Set down word for word each line from the start of the listing through the line that contains "DECK_SCREWS = SCREWS[2:]", both included.

== Information shown ==
☆ ☆ ☆

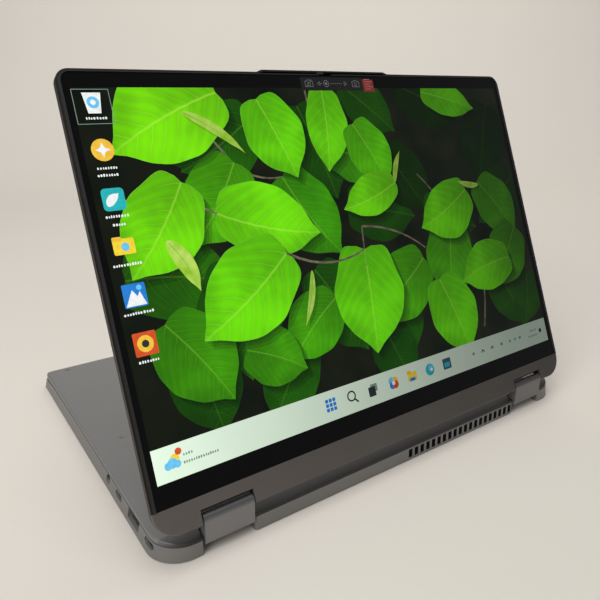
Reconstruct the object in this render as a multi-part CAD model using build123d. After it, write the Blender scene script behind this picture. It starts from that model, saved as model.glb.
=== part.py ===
from build123d import *
import math
import os

os.makedirs("parts", exist_ok=True)

# A 14-inch convertible laptop standing in stand mode: base upside down, screen leaning back.
# Millimetres. X along the hinge, +Y from the hinge towards the base's free edge, +Z up.
# Base pieces are built with y = 0 at the hinge-side wall and z = 0 at the keyboard face.
# Lid pieces are built flat, X across, Y up the screen, Z out of the glass, then tilted.

WIDTH = 313.0
DEPTH = 225.0
BASE_T = 11.4
WALL = 1.8
DECK_T = 1.5
SIDE_H = 9.2
GROOVE = 0.5
COVER_R = 1.3
SIDE_DRAFT = 2.0
REAR_DRAFT = 0.5
FRONT_DRAFT = 1.5
REAR_R = 18.0
FRONT_R = 4.5
SEAM_H = 8.5
SEAM_DEEP = 0.8
SEAM_FRONT = 6.2
FRONT_BEVEL = (3.6, 3.8)
FRONT_WALL = 5.0
TAPER_Y = 88.0
TAPER_DROP = 0.4

LID_L = 223.0
LID_T = 5.4
LID_SKIN = 1.2
LID_RIM = 1.0
LID_LOW_R = 13.0
LID_TOP_R = 7.0
LID_TILT = 67.0
LID_Y = -0.88
LID_Z = 18.29
BUMP_H = 1.3
BUMP_TOP = 90.0
BUMP_FOOT = 97.0
CHIN_V = 14.0
CHIN_T = 1.2
GLASS_W = 308.0
GLASS_TOP = 221.4
GLASS_T = 0.7
PANEL_T = 2.3
GASKET_W = 1.4
GASKET_PROUD = 0.6

AXIS_Y = 2.2
AXIS_Z = 8.0
AXIS_GAP = 11.4
BLOCK_HALF = 2.9
BLOCK_IN = 105.0
BLOCK_OUT = 132.6
NOTCH_IN = 104.2
NOTCH_OUT = 133.4
NOTCH_Y = 6.2
NOTCH_V = 7.5
NOTCH_BACK = 5.6
NOTCH_WALL = 1.3
SHAFT_R = 1.1
SHAFT_END = 120.0
RUN_GAP = 0.05
SEAT_GAP = 0.08

VENT_N = 20
VENT_X0 = 5.8
VENT_PITCH = 5.0
VENT_W = 3.0
VENT_Z0 = 2.0
VENT_Z1 = 7.5

KEY_X = 136.5
KEY_UNIT = 2 * KEY_X / 15
KEY_GAP = 2.4
KEY_TOP = 0.3
KEY_T = 2.3
KEY_Y0 = 26.5
FN_H = 8.6
ROW_H = 15.2
ROW_PITCH = 17.8
KEY_CLEAR = 0.45
GRID_Z = 1.5
GRID_T = 0.5
WELL = (-138.2, 138.2, 24.6, 128.8)

PORT_Z = 5.9
PORT_FACE = 154.3
USB_C_Y = (16.5, 59.6)
HDMI_Y = 37.0
JACK_Y = 77.0
USB_A_Y = (39.0, 58.0)
CARD_Y = 79.0
POWER_Y = 22.5
SCREWS = [(-137.4, 104.9), (137.4, 104.9), (-139.8, 217.0), (139.8, 217.0), (-140.6, 14.0),
          (140.6, 14.0), (0, 217.0), (-30, 12.0), (-70, 131.9), (70, 131.9)]
PLATE_SCREWS = SCREWS[:2]
DECK_SCREWS = SCREWS[2:]

PAD_W = 122.0
PAD_Y0 = 137.5
PAD_Y1 = 212.5
FAN = (50.0, 50.0)
FAN_R = 25.0
LENS_U = -2.0
LENS_V = 217.2
SHUTTER_TRAVEL = 5.8

SHIFT_Y = -(DEPTH - (BLOCK_HALF - AXIS_Y)) / 2
BASE_AT = Pos(0, SHIFT_Y, 0)
LID_AT = Pos(0, SHIFT_Y + LID_Y, LID_Z) * Rot(LID_TILT, 0, 0)
LID_AXIS_V = 2.23
LID_AXIS_N = -2.4


def box(x0, x1, y0, y1, z0, z1):
    centre = Pos((x0 + x1) / 2, (y0 + y1) / 2, (z0 + z1) / 2)
    return centre * Box(x1 - x0, y1 - y0, z1 - z0)


def slab(x0, x1, y0, y1, z0, z1, r):
    face = Pos((x0 + x1) / 2, (y0 + y1) / 2, z0) * RectangleRounded(x1 - x0, y1 - y0, r)
    return extrude(face, z1 - z0)


def rod_x(x0, x1, y, z, r):
    return Pos((x0 + x1) / 2, y, z) * Rot(0, 90, 0) * Cylinder(r, x1 - x0)


def rod_z(x, y, z0, z1, r):
    return Pos(x, y, (z0 + z1) / 2) * Cylinder(r, z1 - z0)


def other_side(shape):
    return mirror(shape, about=Plane.YZ)


def group(shapes):
    return Part() + list(shapes)


def save(name, shape, at=BASE_AT):
    export_step(at * shape, "parts/" + name + ".step")


def plan(half, y0, y1, r_low, r_high, z=0.0):
    """Flat outline, rounded more at the hinge end than at the far end."""
    face = Pos(0, (y0 + y1) / 2) * Rectangle(2 * half, y1 - y0)
    face = fillet(face.vertices().sort_by(Axis.Y)[:2], r_low)
    face = fillet(face.vertices().sort_by(Axis.Y)[-2:], r_high)
    return Pos(0, 0, z) * face


def drop(y):
    """How far the base has thinned at this distance from the hinge side."""
    return TAPER_DROP * max(0.0, y - TAPER_Y) / (DEPTH - TAPER_Y)


def under(z):
    """Everything below a level that slopes down towards the front edge."""
    points = [(-20, -5), (250, -5), (250, z - drop(250)), (TAPER_Y, z), (-20, z)]
    return extrude(Plane.YZ * Pos(0, 0, -170) * make_face(Polyline(*points, close=True)), 340)


def below_seam(gap=0.0):
    """Everything below the seam, which runs level and then dips at the front corners."""
    line = [(250, SEAM_FRONT), (DEPTH, SEAM_FRONT), (DEPTH - 29, SEAM_H - 0.5), (DEPTH - 75, SEAM_H),
            (-20, SEAM_H)]
    points = [(-20, -5), (250, -5)] + [(y, z + gap) for y, z in line]
    return extrude(Plane.YZ * Pos(0, 0, -170) * make_face(Polyline(*points, close=True)), 340)


def front_bevel():
    """Wedge taken off the deck's front edge so the lid can be lifted with a fingertip."""
    y, z = FRONT_BEVEL
    points = [(DEPTH - y, 0), (DEPTH, z), (DEPTH + 2, z), (DEPTH + 2, -1), (DEPTH - y, -1)]
    return extrude(Plane.YZ * Pos(0, 0, -170) * make_face(Polyline(*points, close=True)), 340)


def notch_chamfers():
    """Flats on the outer corners of the wall beside each hinge block."""
    cut = Pos(NOTCH_IN, 0, 5) * Rot(0, 0, 45) * Box(1.7, 1.7, 14)
    cut += Pos(NOTCH_OUT, 0, 5) * Rot(0, 0, 45) * Box(1.1, 1.1, 14)
    return cut + other_side(cut)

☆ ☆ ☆

== Response to this exercise ==
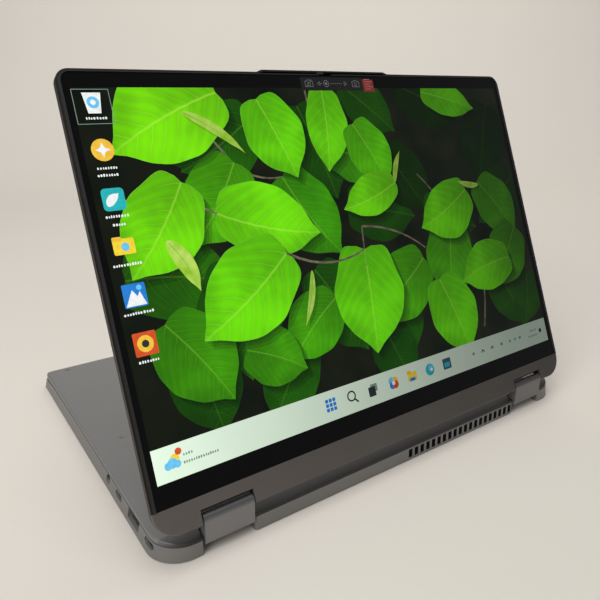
Reconstruct the object in this render as a multi-part CAD model using build123d. After it, write the Blender scene script behind this picture. It starts from that model, saved as model.glb.
=== part.py ===
from build123d import *
import math
import os

os.makedirs("parts", exist_ok=True)

# A 14-inch convertible laptop standing in stand mode: base upside down, screen leaning back.
# Millimetres. X along the hinge, +Y from the hinge towards the base's free edge, +Z up.
# Base pieces are built with y = 0 at the hinge-side wall and z = 0 at the keyboard face.
# Lid pieces are built flat, X across, Y up the screen, Z out of the glass, then tilted.

WIDTH = 313.0
DEPTH = 225.0
BASE_T = 11.4
WALL = 1.8
DECK_T = 1.5
SIDE_H = 9.2
GROOVE = 0.5
COVER_R = 1.3
SIDE_DRAFT = 2.0
REAR_DRAFT = 0.5
FRONT_DRAFT = 1.5
REAR_R = 18.0
FRONT_R = 4.5
SEAM_H = 8.5
SEAM_DEEP = 0.8
SEAM_FRONT = 6.2
FRONT_BEVEL = (3.6, 3.8)
FRONT_WALL = 5.0
TAPER_Y = 88.0
TAPER_DROP = 0.4

LID_L = 223.0
LID_T = 5.4
LID_SKIN = 1.2
LID_RIM = 1.0
LID_LOW_R = 13.0
LID_TOP_R = 7.0
LID_TILT = 67.0
LID_Y = -0.88
LID_Z = 18.29
BUMP_H = 1.3
BUMP_TOP = 90.0
BUMP_FOOT = 97.0
CHIN_V = 14.0
CHIN_T = 1.2
GLASS_W = 308.0
GLASS_TOP = 221.4
GLASS_T = 0.7
PANEL_T = 2.3
GASKET_W = 1.4
GASKET_PROUD = 0.6

AXIS_Y = 2.2
AXIS_Z = 8.0
AXIS_GAP = 11.4
BLOCK_HALF = 2.9
BLOCK_IN = 105.0
BLOCK_OUT = 132.6
NOTCH_IN = 104.2
NOTCH_OUT = 133.4
NOTCH_Y = 6.2
NOTCH_V = 7.5
NOTCH_BACK = 5.6
NOTCH_WALL = 1.3
SHAFT_R = 1.1
SHAFT_END = 120.0
RUN_GAP = 0.05
SEAT_GAP = 0.08

VENT_N = 20
VENT_X0 = 5.8
VENT_PITCH = 5.0
VENT_W = 3.0
VENT_Z0 = 2.0
VENT_Z1 = 7.5

KEY_X = 136.5
KEY_UNIT = 2 * KEY_X / 15
KEY_GAP = 2.4
KEY_TOP = 0.3
KEY_T = 2.3
KEY_Y0 = 26.5
FN_H = 8.6
ROW_H = 15.2
ROW_PITCH = 17.8
KEY_CLEAR = 0.45
GRID_Z = 1.5
GRID_T = 0.5
WELL = (-138.2, 138.2, 24.6, 128.8)

PORT_Z = 5.9
PORT_FACE = 154.3
USB_C_Y = (16.5, 59.6)
HDMI_Y = 37.0
JACK_Y = 77.0
USB_A_Y = (39.0, 58.0)
CARD_Y = 79.0
POWER_Y = 22.5
SCREWS = [(-137.4, 104.9), (137.4, 104.9), (-139.8, 217.0), (139.8, 217.0), (-140.6, 14.0),
          (140.6, 14.0), (0, 217.0), (-30, 12.0), (-70, 131.9), (70, 131.9)]
PLATE_SCREWS = SCREWS[:2]
DECK_SCREWS = SCREWS[2:]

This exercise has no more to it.